■ Exercise objective
From the entries below, reproduce exactly the line containing "strap = revolve(section, Axis.Z, revolution_arc=width_angle)", the line containing "cad_parts[node].hide_render = cad_parts[node].hide_viewport", and every line in between, with nothing added.

■ Dataset content
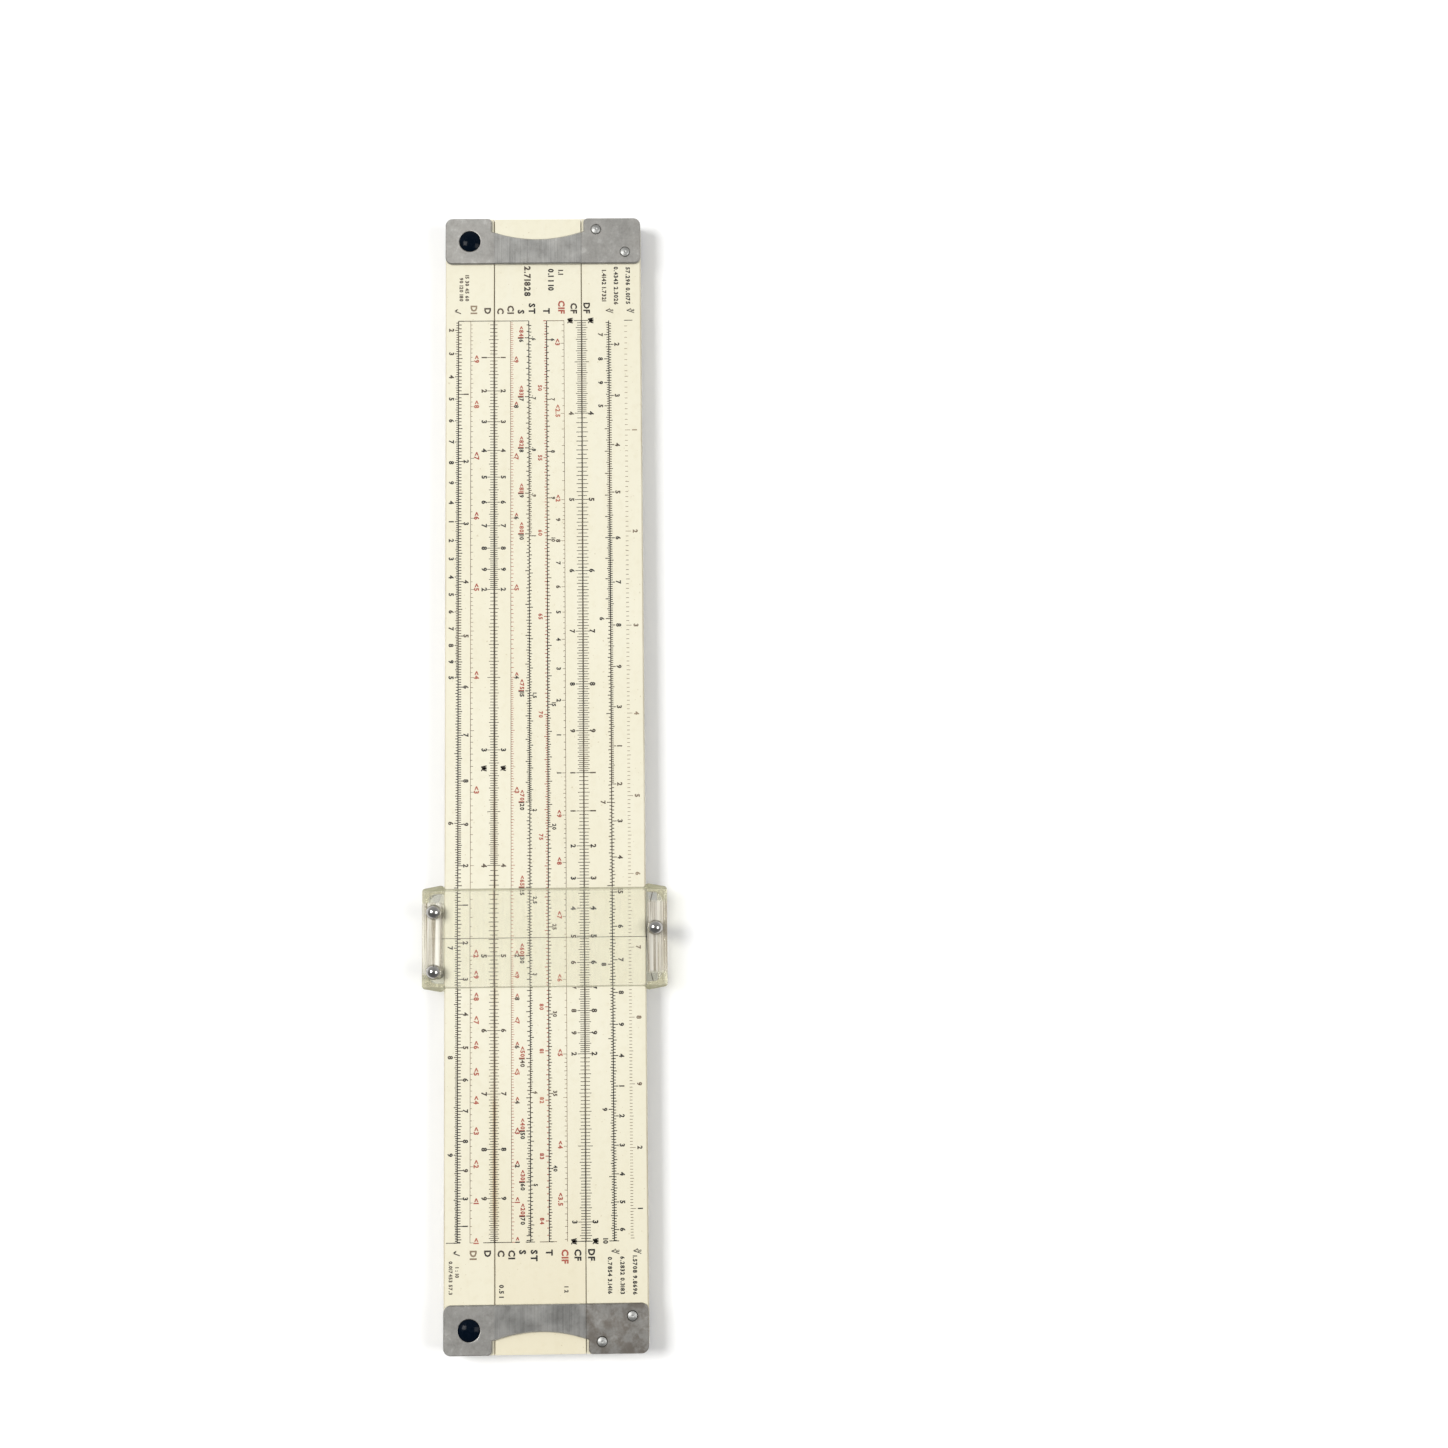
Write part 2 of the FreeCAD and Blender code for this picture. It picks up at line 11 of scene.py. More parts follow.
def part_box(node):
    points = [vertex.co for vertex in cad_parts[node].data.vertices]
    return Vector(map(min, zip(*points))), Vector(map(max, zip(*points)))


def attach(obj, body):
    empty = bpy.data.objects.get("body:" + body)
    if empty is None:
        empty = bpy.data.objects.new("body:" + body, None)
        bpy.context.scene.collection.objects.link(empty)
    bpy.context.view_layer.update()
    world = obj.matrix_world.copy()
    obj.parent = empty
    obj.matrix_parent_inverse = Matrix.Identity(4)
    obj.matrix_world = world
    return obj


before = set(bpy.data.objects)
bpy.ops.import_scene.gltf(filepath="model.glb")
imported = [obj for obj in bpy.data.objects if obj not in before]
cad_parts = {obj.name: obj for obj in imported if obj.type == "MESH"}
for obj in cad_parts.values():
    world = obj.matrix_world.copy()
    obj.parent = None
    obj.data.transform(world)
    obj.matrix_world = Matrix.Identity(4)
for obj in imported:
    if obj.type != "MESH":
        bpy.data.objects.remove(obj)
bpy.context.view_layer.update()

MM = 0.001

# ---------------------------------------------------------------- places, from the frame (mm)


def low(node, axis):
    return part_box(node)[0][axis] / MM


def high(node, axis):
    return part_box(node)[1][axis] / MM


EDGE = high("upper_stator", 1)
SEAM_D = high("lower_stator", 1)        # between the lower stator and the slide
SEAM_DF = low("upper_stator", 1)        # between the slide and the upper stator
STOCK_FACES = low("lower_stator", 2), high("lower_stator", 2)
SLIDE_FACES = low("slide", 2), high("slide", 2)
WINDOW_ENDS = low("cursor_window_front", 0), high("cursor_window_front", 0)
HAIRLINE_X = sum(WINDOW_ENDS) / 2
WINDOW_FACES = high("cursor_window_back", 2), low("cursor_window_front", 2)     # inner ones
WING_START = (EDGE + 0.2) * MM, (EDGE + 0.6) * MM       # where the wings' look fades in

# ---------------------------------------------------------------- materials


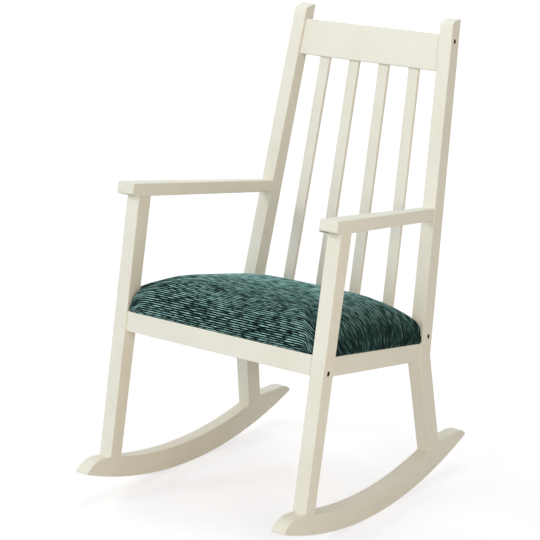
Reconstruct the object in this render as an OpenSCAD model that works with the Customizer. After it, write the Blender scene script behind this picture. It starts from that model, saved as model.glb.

* * *

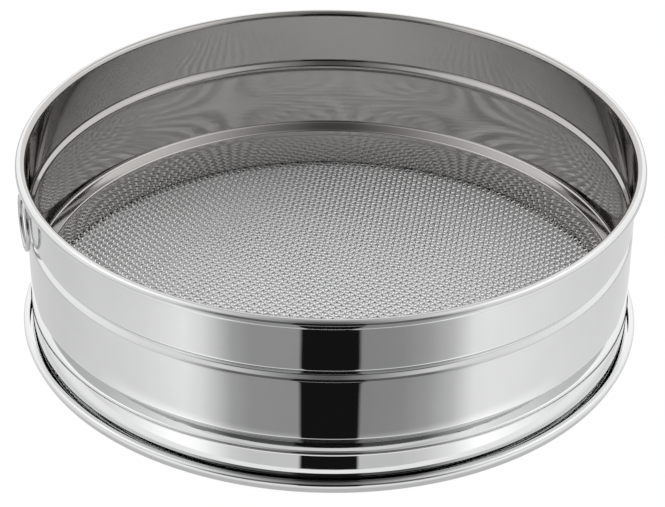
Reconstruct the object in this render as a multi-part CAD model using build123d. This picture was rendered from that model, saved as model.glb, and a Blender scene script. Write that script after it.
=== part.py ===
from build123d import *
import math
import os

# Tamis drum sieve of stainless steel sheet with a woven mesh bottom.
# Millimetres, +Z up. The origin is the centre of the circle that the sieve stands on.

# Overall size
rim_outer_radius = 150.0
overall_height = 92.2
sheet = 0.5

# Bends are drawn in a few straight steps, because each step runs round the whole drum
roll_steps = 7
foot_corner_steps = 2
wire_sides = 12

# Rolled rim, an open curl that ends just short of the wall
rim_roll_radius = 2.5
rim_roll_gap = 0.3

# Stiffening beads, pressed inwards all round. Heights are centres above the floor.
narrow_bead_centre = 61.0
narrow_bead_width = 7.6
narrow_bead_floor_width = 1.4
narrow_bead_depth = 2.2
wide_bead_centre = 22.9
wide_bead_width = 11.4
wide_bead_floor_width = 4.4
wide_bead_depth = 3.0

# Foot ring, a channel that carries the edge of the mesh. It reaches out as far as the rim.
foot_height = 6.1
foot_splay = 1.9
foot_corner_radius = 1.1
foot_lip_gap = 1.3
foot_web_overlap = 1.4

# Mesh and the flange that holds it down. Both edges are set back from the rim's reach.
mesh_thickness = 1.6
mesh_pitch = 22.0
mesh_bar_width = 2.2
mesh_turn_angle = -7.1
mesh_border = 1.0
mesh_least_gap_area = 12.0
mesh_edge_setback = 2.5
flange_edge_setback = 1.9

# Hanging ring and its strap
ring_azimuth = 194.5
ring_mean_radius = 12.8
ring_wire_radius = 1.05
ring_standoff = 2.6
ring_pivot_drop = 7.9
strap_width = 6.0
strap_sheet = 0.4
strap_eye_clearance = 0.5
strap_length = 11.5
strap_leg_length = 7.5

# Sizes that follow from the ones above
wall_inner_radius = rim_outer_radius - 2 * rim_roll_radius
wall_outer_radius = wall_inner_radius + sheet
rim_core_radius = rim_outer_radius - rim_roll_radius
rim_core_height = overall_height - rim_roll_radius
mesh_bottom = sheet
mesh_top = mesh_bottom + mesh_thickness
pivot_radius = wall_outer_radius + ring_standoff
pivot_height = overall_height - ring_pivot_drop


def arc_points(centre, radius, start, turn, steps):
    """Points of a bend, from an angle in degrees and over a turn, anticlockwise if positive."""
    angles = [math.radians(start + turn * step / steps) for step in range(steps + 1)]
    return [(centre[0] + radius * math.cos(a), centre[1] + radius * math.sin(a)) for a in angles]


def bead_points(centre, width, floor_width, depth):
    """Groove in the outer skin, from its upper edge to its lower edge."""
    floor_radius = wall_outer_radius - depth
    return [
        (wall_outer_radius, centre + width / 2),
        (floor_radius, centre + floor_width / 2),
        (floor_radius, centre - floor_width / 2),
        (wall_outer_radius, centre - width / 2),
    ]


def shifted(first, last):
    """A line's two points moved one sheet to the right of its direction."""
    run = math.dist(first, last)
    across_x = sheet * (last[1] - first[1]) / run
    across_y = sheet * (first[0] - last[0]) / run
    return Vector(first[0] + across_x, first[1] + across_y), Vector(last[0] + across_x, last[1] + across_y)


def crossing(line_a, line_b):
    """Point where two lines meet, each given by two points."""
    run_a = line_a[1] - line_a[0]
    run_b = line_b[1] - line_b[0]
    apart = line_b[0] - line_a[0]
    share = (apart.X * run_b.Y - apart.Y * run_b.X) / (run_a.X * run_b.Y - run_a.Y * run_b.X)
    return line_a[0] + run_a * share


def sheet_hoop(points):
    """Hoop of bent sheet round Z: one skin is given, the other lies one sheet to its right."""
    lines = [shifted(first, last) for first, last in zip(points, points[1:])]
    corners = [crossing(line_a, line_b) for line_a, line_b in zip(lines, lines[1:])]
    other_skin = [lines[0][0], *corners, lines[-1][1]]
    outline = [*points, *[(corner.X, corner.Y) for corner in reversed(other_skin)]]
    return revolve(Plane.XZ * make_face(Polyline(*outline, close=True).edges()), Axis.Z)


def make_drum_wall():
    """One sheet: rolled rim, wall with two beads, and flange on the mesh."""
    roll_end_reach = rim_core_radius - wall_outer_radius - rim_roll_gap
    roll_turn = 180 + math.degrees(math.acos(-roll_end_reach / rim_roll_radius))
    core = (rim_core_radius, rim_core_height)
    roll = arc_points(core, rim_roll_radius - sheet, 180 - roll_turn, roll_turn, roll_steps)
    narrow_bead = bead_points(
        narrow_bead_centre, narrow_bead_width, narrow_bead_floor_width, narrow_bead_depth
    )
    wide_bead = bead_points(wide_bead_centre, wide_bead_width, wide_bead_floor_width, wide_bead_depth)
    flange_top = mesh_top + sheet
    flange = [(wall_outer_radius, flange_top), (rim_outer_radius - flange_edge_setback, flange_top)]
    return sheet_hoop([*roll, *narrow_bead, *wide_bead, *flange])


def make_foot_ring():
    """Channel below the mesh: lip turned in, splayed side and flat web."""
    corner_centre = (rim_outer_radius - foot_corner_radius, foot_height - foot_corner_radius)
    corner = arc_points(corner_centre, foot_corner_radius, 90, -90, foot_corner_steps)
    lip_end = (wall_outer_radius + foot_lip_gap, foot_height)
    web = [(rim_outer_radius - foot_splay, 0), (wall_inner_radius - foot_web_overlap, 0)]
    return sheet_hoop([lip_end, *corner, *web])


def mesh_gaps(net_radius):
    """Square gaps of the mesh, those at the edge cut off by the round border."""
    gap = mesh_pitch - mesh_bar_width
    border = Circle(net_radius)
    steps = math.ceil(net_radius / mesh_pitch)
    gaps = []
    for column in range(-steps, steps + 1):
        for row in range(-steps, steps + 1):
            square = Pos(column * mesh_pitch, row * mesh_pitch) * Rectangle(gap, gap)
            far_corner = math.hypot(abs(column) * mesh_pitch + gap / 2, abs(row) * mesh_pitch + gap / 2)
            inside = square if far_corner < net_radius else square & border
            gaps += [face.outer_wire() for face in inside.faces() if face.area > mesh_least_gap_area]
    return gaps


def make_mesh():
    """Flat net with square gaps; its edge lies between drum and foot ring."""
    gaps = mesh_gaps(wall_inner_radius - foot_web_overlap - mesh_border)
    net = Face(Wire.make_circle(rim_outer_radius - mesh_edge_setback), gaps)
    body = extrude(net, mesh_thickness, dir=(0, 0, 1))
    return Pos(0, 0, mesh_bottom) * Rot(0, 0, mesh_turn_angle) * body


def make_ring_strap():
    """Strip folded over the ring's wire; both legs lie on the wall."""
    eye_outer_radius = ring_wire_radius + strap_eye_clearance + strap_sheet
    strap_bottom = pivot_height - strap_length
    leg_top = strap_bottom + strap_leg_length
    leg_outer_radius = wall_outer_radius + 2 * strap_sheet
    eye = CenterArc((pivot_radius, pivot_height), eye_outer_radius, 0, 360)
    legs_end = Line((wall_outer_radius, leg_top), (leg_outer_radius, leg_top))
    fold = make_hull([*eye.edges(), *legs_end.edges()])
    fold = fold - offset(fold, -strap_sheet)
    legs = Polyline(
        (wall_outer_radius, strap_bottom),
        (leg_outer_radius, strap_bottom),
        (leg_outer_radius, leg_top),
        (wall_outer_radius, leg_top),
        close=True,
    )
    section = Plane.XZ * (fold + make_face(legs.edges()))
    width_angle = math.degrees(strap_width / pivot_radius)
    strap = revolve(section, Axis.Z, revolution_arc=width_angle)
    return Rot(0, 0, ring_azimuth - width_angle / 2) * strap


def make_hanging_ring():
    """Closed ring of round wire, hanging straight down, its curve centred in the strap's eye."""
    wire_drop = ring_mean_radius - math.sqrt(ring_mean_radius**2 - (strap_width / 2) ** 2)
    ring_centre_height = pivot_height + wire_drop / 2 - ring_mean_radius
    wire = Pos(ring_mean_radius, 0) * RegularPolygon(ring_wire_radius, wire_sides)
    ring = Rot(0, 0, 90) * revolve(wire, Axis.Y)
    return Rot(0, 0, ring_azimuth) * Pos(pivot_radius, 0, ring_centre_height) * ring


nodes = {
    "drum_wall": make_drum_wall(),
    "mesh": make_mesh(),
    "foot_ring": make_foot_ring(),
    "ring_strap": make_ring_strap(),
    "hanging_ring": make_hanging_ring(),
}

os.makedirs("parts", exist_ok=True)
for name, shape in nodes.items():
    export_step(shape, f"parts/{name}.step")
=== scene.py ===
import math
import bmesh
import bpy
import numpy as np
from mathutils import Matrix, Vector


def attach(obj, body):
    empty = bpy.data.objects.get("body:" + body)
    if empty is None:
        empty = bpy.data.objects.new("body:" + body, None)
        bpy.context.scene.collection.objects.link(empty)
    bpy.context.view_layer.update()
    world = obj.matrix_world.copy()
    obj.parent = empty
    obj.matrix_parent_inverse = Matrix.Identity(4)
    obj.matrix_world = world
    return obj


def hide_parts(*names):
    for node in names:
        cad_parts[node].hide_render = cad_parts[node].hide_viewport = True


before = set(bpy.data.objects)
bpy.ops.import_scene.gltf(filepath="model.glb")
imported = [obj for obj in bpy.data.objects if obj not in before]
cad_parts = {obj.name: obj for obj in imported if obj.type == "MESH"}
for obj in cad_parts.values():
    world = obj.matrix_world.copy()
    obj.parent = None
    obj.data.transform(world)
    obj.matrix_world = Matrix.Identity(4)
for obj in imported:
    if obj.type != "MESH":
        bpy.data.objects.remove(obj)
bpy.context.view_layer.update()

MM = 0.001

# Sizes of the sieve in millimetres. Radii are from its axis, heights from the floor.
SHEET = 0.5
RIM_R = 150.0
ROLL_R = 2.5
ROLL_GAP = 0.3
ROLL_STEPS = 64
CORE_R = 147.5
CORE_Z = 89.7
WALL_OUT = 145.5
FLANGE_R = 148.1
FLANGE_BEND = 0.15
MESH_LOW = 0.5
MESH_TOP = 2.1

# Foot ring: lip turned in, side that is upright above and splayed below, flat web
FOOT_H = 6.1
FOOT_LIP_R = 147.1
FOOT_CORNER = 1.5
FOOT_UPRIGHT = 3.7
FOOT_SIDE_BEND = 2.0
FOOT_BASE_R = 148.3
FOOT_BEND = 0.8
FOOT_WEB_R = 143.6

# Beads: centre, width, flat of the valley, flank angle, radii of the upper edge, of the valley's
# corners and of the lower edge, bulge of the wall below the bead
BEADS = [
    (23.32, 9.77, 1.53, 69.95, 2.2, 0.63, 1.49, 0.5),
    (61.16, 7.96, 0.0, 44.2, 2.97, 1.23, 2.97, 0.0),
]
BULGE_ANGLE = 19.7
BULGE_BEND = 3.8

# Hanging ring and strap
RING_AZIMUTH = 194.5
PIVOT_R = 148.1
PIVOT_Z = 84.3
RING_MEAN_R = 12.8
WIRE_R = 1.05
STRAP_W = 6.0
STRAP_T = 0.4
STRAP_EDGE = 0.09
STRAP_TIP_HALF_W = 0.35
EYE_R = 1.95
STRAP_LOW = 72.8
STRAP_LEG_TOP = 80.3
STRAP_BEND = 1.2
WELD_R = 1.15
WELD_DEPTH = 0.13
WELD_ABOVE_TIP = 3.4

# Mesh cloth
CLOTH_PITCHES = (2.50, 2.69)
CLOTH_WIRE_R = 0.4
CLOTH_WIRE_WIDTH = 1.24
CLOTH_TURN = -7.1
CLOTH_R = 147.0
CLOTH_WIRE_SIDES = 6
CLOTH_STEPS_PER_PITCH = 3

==

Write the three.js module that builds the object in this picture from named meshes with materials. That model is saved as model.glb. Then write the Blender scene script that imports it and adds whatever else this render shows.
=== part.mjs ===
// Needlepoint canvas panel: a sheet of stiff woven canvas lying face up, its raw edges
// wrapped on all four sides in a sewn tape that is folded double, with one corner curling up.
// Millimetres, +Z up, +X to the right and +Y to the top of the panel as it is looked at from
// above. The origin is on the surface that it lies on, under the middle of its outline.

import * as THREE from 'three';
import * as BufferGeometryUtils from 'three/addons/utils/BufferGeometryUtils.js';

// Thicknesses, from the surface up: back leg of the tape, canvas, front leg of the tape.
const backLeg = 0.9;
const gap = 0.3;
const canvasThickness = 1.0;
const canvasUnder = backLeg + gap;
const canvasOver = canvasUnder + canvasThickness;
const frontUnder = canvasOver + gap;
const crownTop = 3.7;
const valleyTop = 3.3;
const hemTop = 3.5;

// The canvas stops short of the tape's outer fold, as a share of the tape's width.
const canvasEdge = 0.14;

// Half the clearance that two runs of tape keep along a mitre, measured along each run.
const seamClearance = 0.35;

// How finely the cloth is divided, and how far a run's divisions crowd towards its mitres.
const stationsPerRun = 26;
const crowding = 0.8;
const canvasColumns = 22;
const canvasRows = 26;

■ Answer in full
    strap = revolve(section, Axis.Z, revolution_arc=width_angle)
    return Rot(0, 0, ring_azimuth - width_angle / 2) * strap


def make_hanging_ring():
    """Closed ring of round wire, hanging straight down, its curve centred in the strap's eye."""
    wire_drop = ring_mean_radius - math.sqrt(ring_mean_radius**2 - (strap_width / 2) ** 2)
    ring_centre_height = pivot_height + wire_drop / 2 - ring_mean_radius
    wire = Pos(ring_mean_radius, 0) * RegularPolygon(ring_wire_radius, wire_sides)
    ring = Rot(0, 0, 90) * revolve(wire, Axis.Y)
    return Rot(0, 0, ring_azimuth) * Pos(pivot_radius, 0, ring_centre_height) * ring


nodes = {
    "drum_wall": make_drum_wall(),
    "mesh": make_mesh(),
    "foot_ring": make_foot_ring(),
    "ring_strap": make_ring_strap(),
    "hanging_ring": make_hanging_ring(),
}

os.makedirs("parts", exist_ok=True)
for name, shape in nodes.items():
    export_step(shape, f"parts/{name}.step")
=== scene.py ===
import math
import bmesh
import bpy
import numpy as np
from mathutils import Matrix, Vector


def attach(obj, body):
    empty = bpy.data.objects.get("body:" + body)
    if empty is None:
        empty = bpy.data.objects.new("body:" + body, None)
        bpy.context.scene.collection.objects.link(empty)
    bpy.context.view_layer.update()
    world = obj.matrix_world.copy()
    obj.parent = empty
    obj.matrix_parent_inverse = Matrix.Identity(4)
    obj.matrix_world = world
    return obj


def hide_parts(*names):
    for node in names:
        cad_parts[node].hide_render = cad_parts[node].hide_viewport = True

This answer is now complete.